Back in 2012 when we added multisampling support to the i965 driver,
we forgot to update the logic for computing the vertical alignment, so
we were often using a vertical alignment of 2 for multisampled
buffers, leading to subtle rendering errors.
Note that the specs also require a vertical alignment of 4 for all
Y-tiled render target surfaces; I plan to address that in a separate
Reviewed-by: Kenneth Graunke <email@example.com>
Reviewed-by: Eric Anholt <firstname.lastname@example.org>
From spec seems as if alignment should be 4 for Ivybridge and Sandybridge. How come then only Ivybridge hardware gives effect to the problem? Did the code only incorrectly set the parameter for Ivybridge?
(In reply to comment #12)
> From spec seems as if alignment should be 4 for Ivybridge and Sandybridge.
> How come then only Ivybridge hardware gives effect to the problem? Did the
> code only incorrectly set the parameter for Ivybridge?
The code was setting the alignment incorrectly for both Ivy Bridge and Sandy Bridge, and my fix causes it to set it correctly for both Ivy Bridge and Sandy Bridge.

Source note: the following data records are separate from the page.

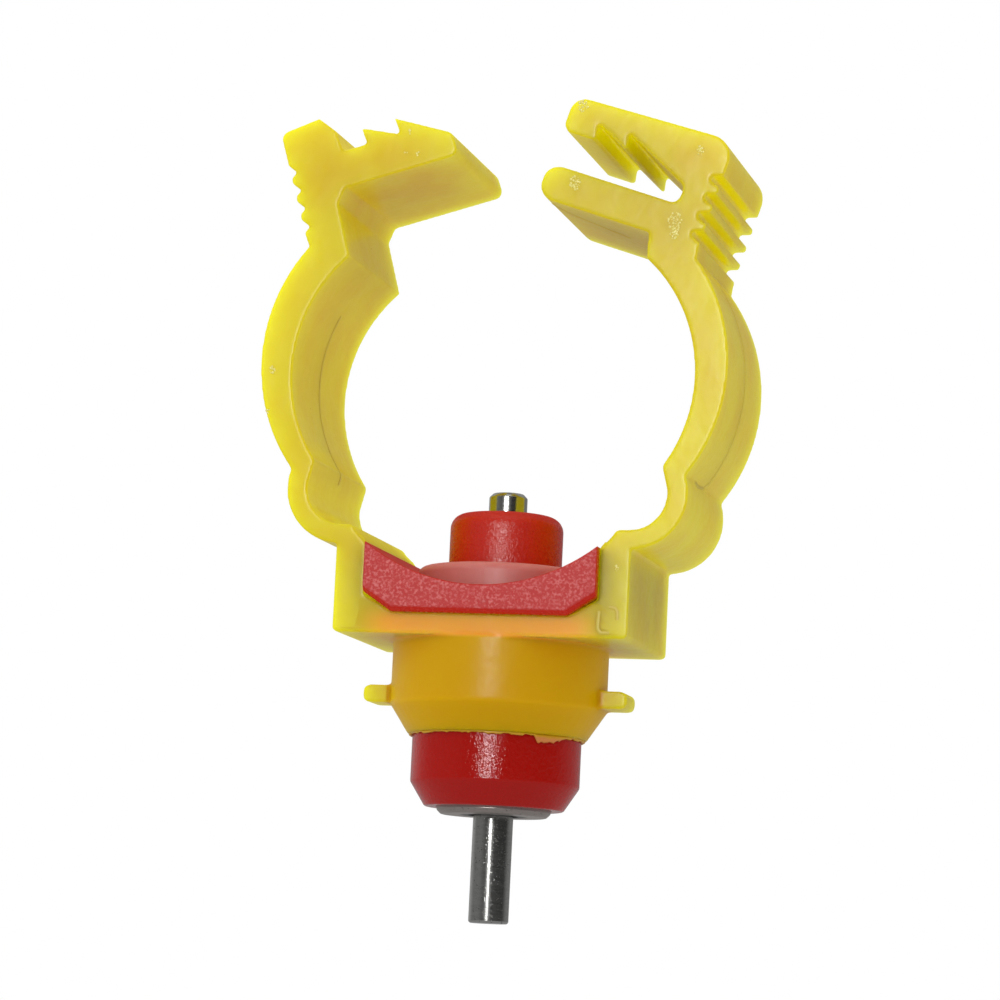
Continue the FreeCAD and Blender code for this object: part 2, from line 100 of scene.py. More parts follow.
class Tree:
    # a node tree that is being filled
    def __init__(self, nodeTree):
        self.nodeTree = nodeTree

    def add(self, kind, settings=None, sockets=None, out=0):
        node = self.nodeTree.nodes.new(kind)
        for name, value in (settings or {}).items():
            setattr(node, name, value)
        for name, value in (sockets or {}).items():
            if isinstance(value, Value):
                self.nodeTree.links.new(value.socket, node.inputs[name])
            else:
                node.inputs[name].default_value = value
        return Value(self, node.outputs[out]) if len(node.outputs) else node

    def split(self, vector):
        node = self.add("ShaderNodeSeparateXYZ", None, {0: vector}).socket.node
        return [Value(self, socket) for socket in node.outputs]

    def join(self, x, y, z):
        return self.add("ShaderNodeCombineXYZ", None, {0: x, 1: y, 2: z})

    def step(self, value, low, high, toLow=0.0, toHigh=1.0):
        # toLow up to low, toHigh from high, and a smooth way between them
        return self.add("ShaderNodeMapRange", {"interpolation_type": "SMOOTHSTEP"},
                        {0: value, 1: low, 2: high, 3: toLow, 4: toHigh})


class Shader(Tree):
    def __init__(self, name):
        self.material = bpy.data.materials.new(name)
        self.material.use_nodes = True
        super().__init__(self.material.node_tree)
        self.nodeTree.nodes.clear()
        self.place = self.add("ShaderNodeTexCoord", out=3)   # Object coordinates, in metres
        self.x, self.y, self.z = self.split(self.place)
        self.fromAxis = (self.x * self.x + self.y * self.y) ** 0.5
        # 1 on faces that look up, which are left dull so that they don't glare from behind
        up = self.split(self.add("ShaderNodeTexCoord", out=1))[2]
        self.onTop = self.step(up, 0.35, 0.8)

    def noise(self, perMm, detail=2.0, roughness=0.5, place=None):
        return self.add("ShaderNodeTexNoise", None,
                        {"Vector": self.place if place is None else place, "Scale": perMm / mm,
                         "Detail": detail, "Roughness": roughness})

    def mix(self, share, first, second):
        return self.add("ShaderNodeMix", {"data_type": "RGBA"},
                        {0: share, 6: colour(first), 7: colour(second)}, out=2)

    def bump(self, height, depthMm, strength=1.0):
        return self.add("ShaderNodeBump", None,
                        {"Height": height, "Distance": depthMm * mm, "Strength": strength})

    def finish(self, **sockets):
        named = {name: colour(value) for name, value in sockets.items()}
        shine = self.add("ShaderNodeBsdfPrincipled", None,
                         {name.replace("_", " "): value for name, value in named.items()})
        self.add("ShaderNodeOutputMaterial", None, {0: shine})
        return self.material


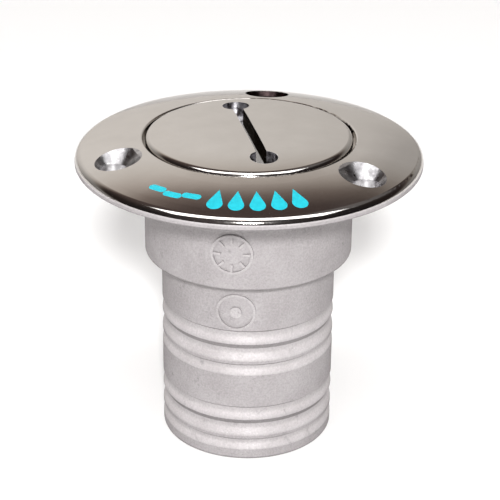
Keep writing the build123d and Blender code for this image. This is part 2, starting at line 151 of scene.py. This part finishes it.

I suspect that the reason we weren't seeing problems on Sandy Bridge is that the only effect of the vertical alignment on MSAA buffers is in the determination of where buffer layers other than layer 0 are located. On Sandy Bridge, the only multisampled buffers that have layers are those created using TexImage3DMultisample. On Ivy Bridge, all multisampled buffers are layered, since there is one layer per sample.
Also, on Ivy Bridge, the problem was only showing up with compressed multisample buffers. It's possible that there were also problems with uncompressed multisample buffers, but they were more subtle. In any case, compressed multisample buffers aren't supported on Sandy Bridge, so this may explain why we didn't see a problem on Sandy Bridge.